My next three runs got faster and faster, with mistakes slipping in as I found the limits, too much handbrake here, too much throttle there, resulting in massive smokey burnouts and one or two slightly embarrassing spins. But it didn’t matter, I had completed qualifying and I was in the final.
The finals ran slightly differently. With the classes now running as individual groups, my qualifying time was the slowest from our class, so I had to run against the fastest FWD car, a rapid Micra, piloted by a seasoned autotester who had nearly beaten a Caterham in the qualifying rounds. It was a best of two format, one run in each lane. Off the line I had the match of the Micra and we were neck and neck coming into the first bend.

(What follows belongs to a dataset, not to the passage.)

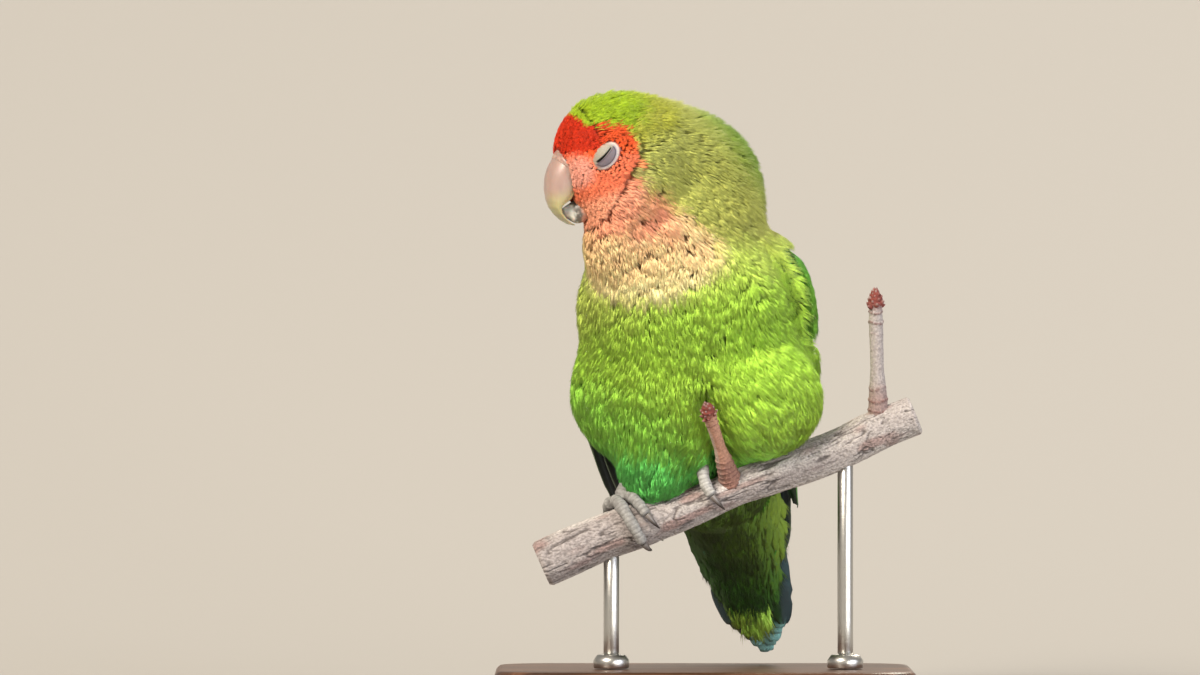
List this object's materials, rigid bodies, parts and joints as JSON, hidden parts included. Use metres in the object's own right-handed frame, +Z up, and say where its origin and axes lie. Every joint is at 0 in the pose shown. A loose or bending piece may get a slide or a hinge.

I wasn’t making so many mistakes by now and I’d pretty much mastered the hydro handbrake so felt comfortable in the car. So of course, I had a half spin in the 720’ which resulted in a massively embarrassing need to put it into reverse to get back on track. I had been beaten pretty solidly. On the second run I hooked up the course and was only beaten by half a car length. However, winning’s winning and I was beaten so had to make do with the third place showdown against Carl.
As we were sharing the car we ran one after another, and despite runs that felt the best of the day, I was pipped to third place by Carl, which only seemed fair as I was using his car!!
Despite the mechanical woes, I had an amazing time with the Redtop Racing guys. What the team might lack in financial backing they more than make up for with passion and proper know how to get the job done. There’s a new Nova build in the works for the 2018 season, but before then, there’s the last Formula G round of 2017 at Santa Pod on October 15th. It would be good to give the old warrior a double podium send off.